While the overall situation is tragic on an immeasurable scale, individuals and brands continue to find creative ways to make these terrible times somewhat more manageable. Our favorite new example comes from Lithuania, of all places, where the restaurant and fashion industries have teamed up to make clever use of the mandated social-distancing spaces inside eateries these days.

Vilnius, the Lithanian capital—which you probably know nothing about—just last week allowed restaurants to reopen their indoor seating, with strict social-distancing measures. This means many tables are remaining empty. So, restaurant owners are using that extra space to help local fashion designers—by allowing them to seat mannequins, dressed in the latest fashions, at those spots.

"Empty tables inside our restaurant look rather odd, and we don't have any way to remove them," says Bernie Ter Braak, owner of restaurant Cosy, who came up with the idea with local well-known fashion designer, Julia Janus. "Therefore, we decided to reach out to our neighbors, fashion boutique stores, and invited them to use our empty tables to showcase their newest collections. The news spread, and well-known designers joined this project, which keeps gaining interest across the city."

See some examples here:

Several dozen restaurants and cafés in the Old Town Glass Quarter are participating, with over 60 mannequins—modeling clothes from 19 boutiques—placed at the unused tables. There is info at each table about the exhibited items and where each piece can be purchased. IDW, one of Europe's top high-quality mannequin manufacturers, agreed to provide all the mannequins free of charge for the initiative, which runs through the end of the month.

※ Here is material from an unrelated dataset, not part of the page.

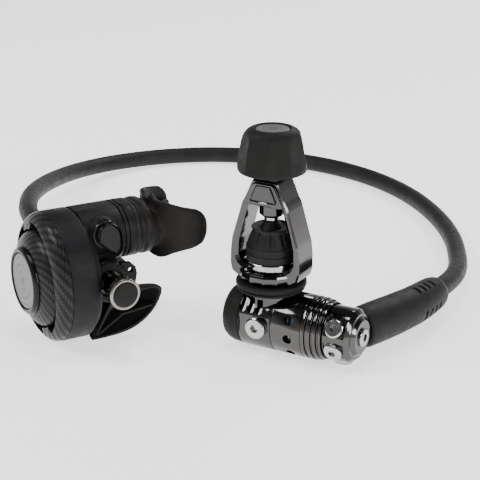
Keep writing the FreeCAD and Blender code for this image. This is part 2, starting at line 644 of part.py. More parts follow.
def adjusting_knob():
    """Notched grip ring of the breathing adjustment."""
    ring = turned([(KNOB_Y + 0.7, 0), (KNOB_Y + 0.7, 8.4), (KNOB_Y + 1.4, KNOB_RING_R),
                   (KNOB_Y + 6.0, KNOB_RING_R), (KNOB_Y + 6.8, 9.0), (KNOB_Y + 6.8, 0)],
                  "y", (0, 0, 0))
    cutters = [rod(8.1, KNOB_Y + 5.6, KNOB_Y + 8, "y")]
    for i in range(24):
        notch = block(KNOB_RING_R - 1.0, KNOB_RING_R + 1, KNOB_Y, KNOB_Y + 5.0, -0.55, 0.55)
        notch.rotate(V(0, 0, 0), V(0, 1, 0), 15 * i)
        cutters.append(notch)
    knob = ring.cut(cutters)
    knob.translate(V(VALVE_X, 0, VALVE_Z))
    return knob


def knob_face():
    return turned([(KNOB_Y + 5.7, 0), (KNOB_Y + 5.7, 8.0), (KNOB_Y + 7.0, 8.0), (KNOB_Y + 7.7, 7.2),
                   (KNOB_Y + 8.1, 4.0), (KNOB_Y + 8.1, 0)], "y", (VALVE_X, 0, VALVE_Z))


def swivel_nut():
    nut = valve_axis(hexagon, 17.0, INLET_Y - 11.7, INLET_Y)
    cone = turned([(INLET_Y - 12, 0), (INLET_Y - 12, 8.2), (INLET_Y - 9.6, 9.9), (INLET_Y - 1.4, 9.9),
                   (INLET_Y + 0.2, 9.0), (INLET_Y + 0.2, 0)], "y", (VALVE_X, 0, VALVE_Z))
    return nut.common(cone).cut([valve_axis(rod, 6.78, INLET_Y - 8.7, INLET_Y + 1),
                                 valve_axis(rod, 5.1, INLET_Y - 13, INLET_Y)])


def second_ferrule():
    """Nipple inside the nut, and the crimped ferrule up to the hose's face."""
    neck, seal = INLET_Y - 12.2, INLET_Y - 8.5
    solid = turned([(HOSE_Y, 0), (HOSE_Y, FERRULE_R), (neck - 0.6, FERRULE_R),
                    (neck, FERRULE_R - 0.6), (neck, 5.0), (seal, 5.0), (seal, 6.2),
                    (seal + 0.5, 6.2), (seal + 0.5, 0)], "y", (VALVE_X, 0, VALVE_Z))
    crimps = [valve_axis(tube, FERRULE_R + 1, FERRULE_R - 0.5, y, y + 1.2)
              for y in (-60.4, -57.8, -55.2)]
    return solid.cut(crimps)


def venturi_lever():
    """Teardrop thumb lever on the knob side of the tube, with its shaft."""
    x, z = LEVER_AT
    hub = turned([(22.7, 0), (22.7, 8.2), (24.6, 8.2), (27.6, 6.4), (28.6, 4.0), (28.6, 0)],
                 "y", (x, 0, z))
    wing = extruded([(-6.6, 4.5), (-7.9, 0), (-7.4, -4.5), (-4.6, -9.0), (-1.0, -11.4),
                     (0.6, -10.6), (4.6, -6.4), (6.6, -3.4)], 22.7, 26.6)
    wing.translate(V(x, 0, z))
    shaft = rod(3.0, 10.5, 23, "y", (x, 0, z))
    return hub.fuse([wing, shaft]).removeSplitter()


def venturi_vane():
    x, z = LEVER_AT
    return block(x - 4.0, x + 4.0, 9.0, 10.4, z - 4.2, z + 2.2)


def exhaust_flap():
    flap = turned([(-13.0, 0), (-13.0, 2.4), (-12.6, EXHAUST_R), (-12.0, EXHAUST_R), (-12.0, 1.3),
                   (-6.0, 1.3), (-6.0, 0)])
    flap.translate(V(0, 0, EXHAUST_Z))
    return flap


def tee_solid(shrink):
    """Duct profile drawn in by a wall thickness; its front stays against the case."""
    s = shrink
    outline = [(-6.8, -37.4), (-4.4, -41.0 + s), (-10.0, -41.0 + s), (-24.0, -40.2 + s),
               (-33.5 + 0.3 * s, -37.2 + s), (-41.0 + 0.7 * s, -31.4 + 0.7 * s),
               (-46.4 + s, -23.0 + 0.4 * s), (-48.4 + s, -13.0), (-47.2 + s, -8.6 - 0.6 * s),
               (-42.0 + 0.4 * s, -7.0 - s), (-24.4 - s, -7.0 - s), (-24.4 - s, -12.0 - s),
               (-14.8, -12.0 - s)]
    return extruded(outline, -36, 36)


def exhaust_duct():
    wall = 2.2
    duct = tee_solid(0.0).cut([tee_solid(wall), block(-60, 10, -19.4, 19.4, -4.5, 4)])
    ribs = rib((-8.6, -38.6), (-23.4, -25.6), 1.8).fuse(rib((-22.6, -25.6), (-46.8, -22.4), 1.8))
    keep = mouth_wedge()
    inner_hub = rod(14.4, -15.8, -6, "x", (0, 0, EXHAUST_Z))
    near_valve = valve_axis(rod, BOSS_R + 0.9, -40, 40)
    duct = duct.fuse(ribs.cut(block(-60, 10, -12, 12, -60, 0))).common(keep)
    return duct.cut([inner_hub, near_valve, rod(CASE_R + 0.25, -7, 20)])


def rib(a, b, thick):
    run = V(b[0] - a[0], 0, b[1] - a[1])
    bar = Part.makeBox(run.Length, 72, thick, V(0, -36, -thick / 2))
    bar.rotate(V(0, 0, 0), V(0, 1, 0), -math.degrees(math.atan2(run.z, run.x)))
    bar.translate(V(a[0], 0, a[1]))
    return bar


def mouth_wedge():
    """Keeps the duct between its two mouths, wider at the top than on the table."""
    corners = [V(20, -17, -42), V(20, 17, -42), V(20, 31, -4), V(20, -31, -4)]
    return Part.Face(Part.makePolygon(corners + corners[:1])).extrude(V(-80, 0, 0))


def mouthpiece():
    neck = stadium(TUBE_W - 0.6, TUBE_H - 0.6, -48.8, TUBE_X - 0.3, TUBE_Z)
    slim = stadium(34, 26, -54, -47, TUBE_Z)
    arch = Part.makeCylinder(MOUTH_R, 60, V(MOUTH_X, 0, -6))
    arch = arch.cut(Part.makeCylinder(MOUTH_R - 2.6, 62, V(MOUTH_X, 0, -7)))
    profile = extruded([(-49, 43.6), (-54, 42.6), (-58, 39.8), (-62, 38.2), (-72, 38.0),
                        (-76, 36.0), (-79, 31.0), (-79.6, 25.0), (-79, 18.6), (-76, 13.6),
                        (-71, 11.2), (-65, 10.4), (-60, 8.4), (-57, 4.8), (-52, 4.0),
                        (-49, 4.6)], -40, 40)
    flange = arch.common(profile)
    lugs = [block(-73, -59.5, side * 21.0 - 3.4, side * 21.0 + 3.4, 20.5, 27.5) for side in (-1, 1)]
    posts = [block(-73, -61.0, side * 25.2 - 2.2, side * 25.2 + 2.2, 21.5, 26.5) for side in (-1, 1)]
    solid = neck.fuse([slim, flange] + lugs + posts).removeSplitter()
    hollows = [stadium(STUB_W + 0.2, STUB_H + 0.2, STUB_X - 0.3, TUBE_X + 1, TUBE_Z),
               stadium(28, 20, -60, STUB_X + 1, TUBE_Z)]
    groove = oval_ring(62, 54, TUBE_W - 3.6, TUBE_H - 3.6, -42.4, -39.2)
    return solid.cut(hollows + [groove])


def mouthpiece_clamp():
    band = oval_ring(TUBE_W - 1.2, TUBE_H - 1.2, TUBE_W - 3.4, TUBE_H - 3.4, -42.0, -39.6)
    lock = block(-42.2, -39.4, -2.6, 2.6, TUBE_Z - TUBE_H / 2 - 1.2, TUBE_Z - TUBE_H / 2 + 1.0)
    return band.fuse(lock).removeSplitter()


# ------------------------------------------------------------------ assembly

FIRST_STAGE = [
    main_body, end_cap, seat_plug, valve_seat, high_port_plugs, piston, piston_seal, main_spring,
    spring_bushing, piston_cap, turret, turret_bolt, low_port_plugs, yoke_collar, yoke, yoke_badge,
    yoke_retainer, inlet_filter, yoke_screw, screw_tip, yoke_knob, knob_disc, dust_cap,
    hose_fitting, first_ferrule,
]
SECOND_STAGE = [
    case, retaining_band, front_grille, outer_cover, purge_button, purge_ring, purge_emblem,
    purge_spring, diaphragm, diaphragm_plate, demand_lever, valve_barrel, orifice, poppet,
    poppet_spring, spring_pad, adjusting_stem, adjusting_knob, knob_face, swivel_nut,
    second_ferrule, venturi_lever, venturi_vane, exhaust_flap, exhaust_duct, mouthpiece,
    mouthpiece_clamp,
]


def place_first(solid):
    solid.translate(FIRST_AT)
    return solid


def place_second(solid):
    solid.rotate(V(0, 0, 0), V(0, 0, 1), SECOND_TURN)
    solid.translate(SECOND_AT)
    return solid


def main():
    os.makedirs("parts", exist_ok=True)
    nodes = {make.__name__: place_first(make()) for make in FIRST_STAGE}
    nodes.update({make.__name__: place_second(make()) for make in SECOND_STAGE})
    box = FreeCAD.BoundBox()
    for shape in nodes.values():
        box.add(shape.BoundBox)
    sides = (box.XMin, box.XMax, box.YMin, box.YMax, box.ZMin, box.ZMax)
    print("stages box", [round(v, 2) for v in sides])
    path, tightest = rounded_path([V(*p) for p in ROUTE])
    print("hose length", round(path.Length, 1), "tightest bend", round(tightest, 1))
    nodes["hose"] = hose(path)
    nodes["hose_protector"] = hose_protector(path)
    for name, shape in nodes.items():
        solids = shape.Solids
        flaw = "" if shape.isValid() and all(s.Volume > 0 for s in solids) else "  NOT VALID"
        low = shape.BoundBox.ZMin
        print(f"{name:18s} solids {len(solids)} volume {shape.Volume:9.1f} low {low:7.2f}{flaw}")
        shape.exportStep(f"parts/{name}.step")


main()
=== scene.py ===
import json
import math

import bmesh
import bpy
from mathutils import Matrix, Vector


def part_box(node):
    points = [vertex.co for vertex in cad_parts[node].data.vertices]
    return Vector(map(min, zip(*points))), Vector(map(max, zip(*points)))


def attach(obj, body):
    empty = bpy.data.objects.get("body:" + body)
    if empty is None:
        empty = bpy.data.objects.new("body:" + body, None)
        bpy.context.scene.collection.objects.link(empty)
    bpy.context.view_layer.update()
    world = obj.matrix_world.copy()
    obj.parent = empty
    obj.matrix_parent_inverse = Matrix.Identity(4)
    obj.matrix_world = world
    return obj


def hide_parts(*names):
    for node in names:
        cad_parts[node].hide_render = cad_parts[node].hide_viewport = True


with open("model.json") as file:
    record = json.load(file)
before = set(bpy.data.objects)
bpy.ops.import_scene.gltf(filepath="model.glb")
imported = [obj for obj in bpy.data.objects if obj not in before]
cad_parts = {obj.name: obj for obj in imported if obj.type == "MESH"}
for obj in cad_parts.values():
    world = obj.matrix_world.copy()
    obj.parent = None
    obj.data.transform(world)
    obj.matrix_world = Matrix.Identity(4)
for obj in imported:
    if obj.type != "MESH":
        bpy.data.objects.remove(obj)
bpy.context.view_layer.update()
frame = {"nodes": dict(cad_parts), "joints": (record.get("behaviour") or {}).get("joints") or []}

ROOT = "hose_and_case"
MM = 0.001

# ------------------------------------------------------------ the two stages
# Shapes are written in millimetres in the two stages' own axes. The first stage
# has x along its barrel and z up its yoke; the second has x out of its cover and
# y along its valve towards the knob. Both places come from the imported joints.

JOINTS = {joint["name"]: joint for joint in frame["joints"]}
COVER_AXIS = Vector(JOINTS["purge_press"]["axis"])
VALVE_AXIS = Vector(JOINTS["adjusting_knob_turn"]["axis"])
VALVE_X, VALVE_Z = -12.0, 1.3
FIRST_AT = Vector(JOINTS["turret_swivel"]["pos_m"])
SECOND_AT = (Vector(JOINTS["adjusting_knob_turn"]["pos_m"])
             - COVER_AXIS * VALVE_X * MM - Vector((0, 0, VALVE_Z * MM)))
SECOND_TURN = math.atan2(COVER_AXIS.y, COVER_AXIS.x)


def placed(origin, x_axis, y_axis):
    """Matrix from a stage's own millimetres to the row frame."""
    turn = Matrix((x_axis, y_axis, x_axis.cross(y_axis))).transposed().to_4x4()
    return Matrix.Translation(origin) @ turn @ Matrix.Scale(MM, 4)


FIRST = placed(FIRST_AT, Vector((1, 0, 0)), Vector((0, 1, 0)))
SECOND = placed(SECOND_AT, COVER_AXIS, VALVE_AXIS)
ROW = Matrix.Scale(MM, 4)


def camera():
    data = bpy.data.cameras.new("camera")
    data.lens, data.sensor_width = 105, 36
    cam = bpy.data.objects.new("camera", data)
    cam.location = (0.4283, -0.6709, 0.3555)
    cam.rotation_euler = (math.radians(70.03), 0, math.radians(29.94))
    bpy.context.scene.collection.objects.link(cam)
    bpy.context.scene.camera = cam


camera()

# ---------------------------------------------------------------- node trees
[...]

Another bonus: Mannequins are such quiet restaurant goers.

"The fashion industry is particularly affected by the lockdown," says Janus. "Local boutiques used to sell the niche, original pieces created by local designers. As they are currently closed due to the quarantine, designers do not have many opportunities to showcase their latest collections, and in general, the consumption is down. We hope that this campaign will move the waters and local designers will gain some visibility."

She adds: "Crisis like this calls for all of us to unite and help each other—together, we can achieve much more than being alone."

"While the quarantine restricts us in many ways, I have always believed that it also gives us many opportunities, which we can use creatively to unveil the boundless charm of our city," says Remigijus Šimašius, the mayor of Vilnius. "This current initiative is a perfect match of communal spirit and creativity working side by side—and it also brings us some tangible material benefits." 

See more pics below.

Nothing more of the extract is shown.